Law codification in Cambodia
from the Angkorian period
to the beginning of the third millennium.

       Khmer law has from the beginning been a written law. This issue of the journal will draw out the logic of law codification in Cambodia through an historical analysis that will take into account:

Angkorian period legal texts (Preah Khan stele).
The chbab written from the XVth century.
Bishop Cordier's and Adhémard Lecleres' work and commentaries.
French Protectorate codification.
Cambodian codification from 1962.
Present-day (2000) Cambodian codification with the technical assistance of foreign experts.


Chinese Cambodians

       Two books about the Chinese Cambodian minority have been written by William Willmott: "The political structure of the Chinese community in Cambodia ", 1967; and "Chinese Cambodians", 1970. In more than 35 years Cambodia has gone through crucial changes (no less than 6 political regimes, civil war, genocide), and it is purely and simply impossible to understand the present-day Chinese-Cambodian minority and the economic role played by this group on the basis of these two books.
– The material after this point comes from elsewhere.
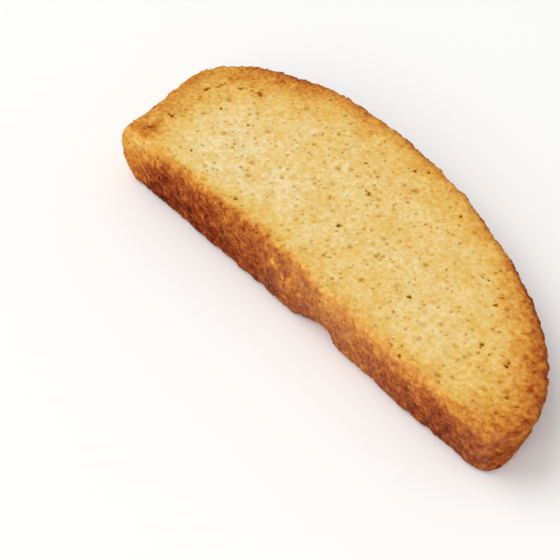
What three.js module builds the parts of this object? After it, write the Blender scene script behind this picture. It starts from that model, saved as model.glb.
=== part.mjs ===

This issue of the journal will offer a multidisciplinary analysis of the Chinese-Cambodian minority on historical, anthropological, linguistic, geographical and sociological grounds .


Education in Cambodia :
history and present-day issues.

This issue of the journal will be a study of two subjects:

Educational structure, contents and material in the Cambodian tradition. This approach to the traditional Cambodian educational system will be based on anthropological and sociological methods. The issue will stress the importance of oral transmission, on the one hand, and the written production of the Buddhist monasteries, on the other. Far from being a reduction to pure history, our approach will examine the various repercussions of these teaching methods on the present day.

The sudden emergence of modernity. A comparative analysis of the educational programs as well as a sociological approach to teaching from the French Protectorate period will allow a fresh look to be taken at the crucial educational problems Cambodia had, and still has, to face: Khmerization, illiteracy, education in a rural context, policies promoting literacy among linguistic and cultural minorities.